The Smale conjecture and min-max theory
Daniel Ketover, Yevgeny Liokumovich
TL;DR
This work gives a new, min-max–based proof of the Smale conjecture for lens spaces, including RP^3, by reducing the problem to the homotopy type of spaces of Heegaard tori and then retracting to minimal Clifford tori. The authors classify minimal tori in lens spaces (via Clifford tori), control their parameter spaces with Goeritz groups, and apply a Lusternik–Schnirelman pull-tight together with hair-retractions to push any family of tori into Clifford tori, thereby annihilating the relevant relative homotopy groups.
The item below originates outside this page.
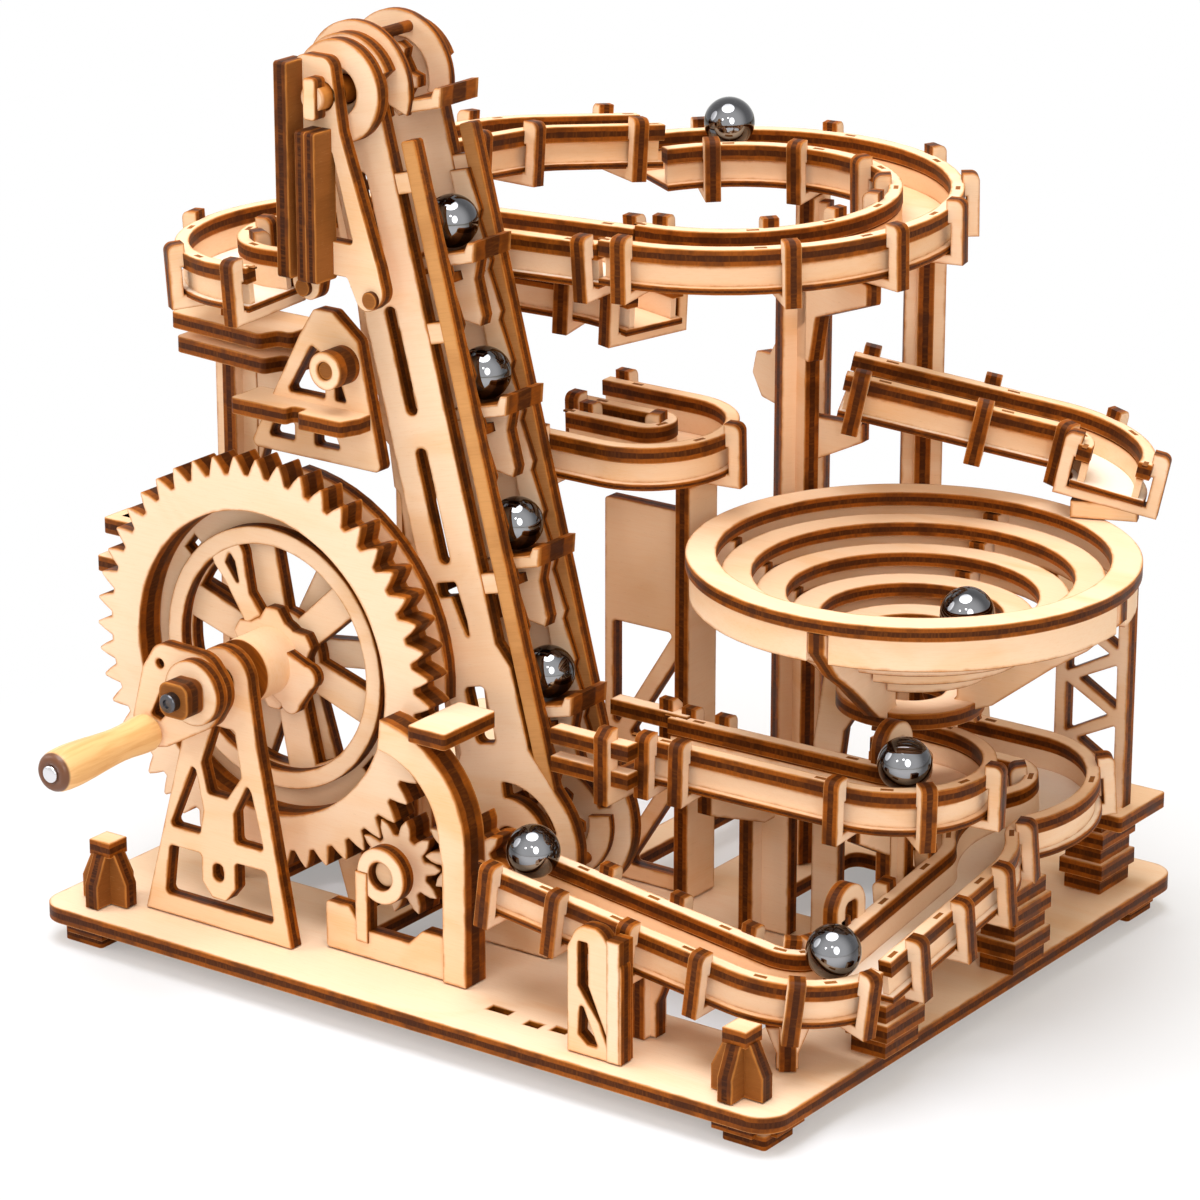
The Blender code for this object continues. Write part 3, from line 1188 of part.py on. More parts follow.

A key technical ingredient is the lens-space min-max width, which is realized by a Clifford torus of area $2\pi^2/p$ (index 1), with multiplicity-one ensured in the RP^3 and certain $L(p,q)$ cases by Wang–Zhou. The argument culminates in a parametric retraction to minimal tori, circumventing surgeries required by Ricci-flow approaches and suggesting robustness to higher-genus Heegaard splittings within spherical space-forms.
Abstract
We give a new proof of the Smale conjecture for $\mathbb{RP}^3$ and all lens spaces using minimal surfaces and min-max theory. For $\mathbb{RP}^3$, the conjecture was first proved in 2019 by Bamler-Kleiner using Ricci flow.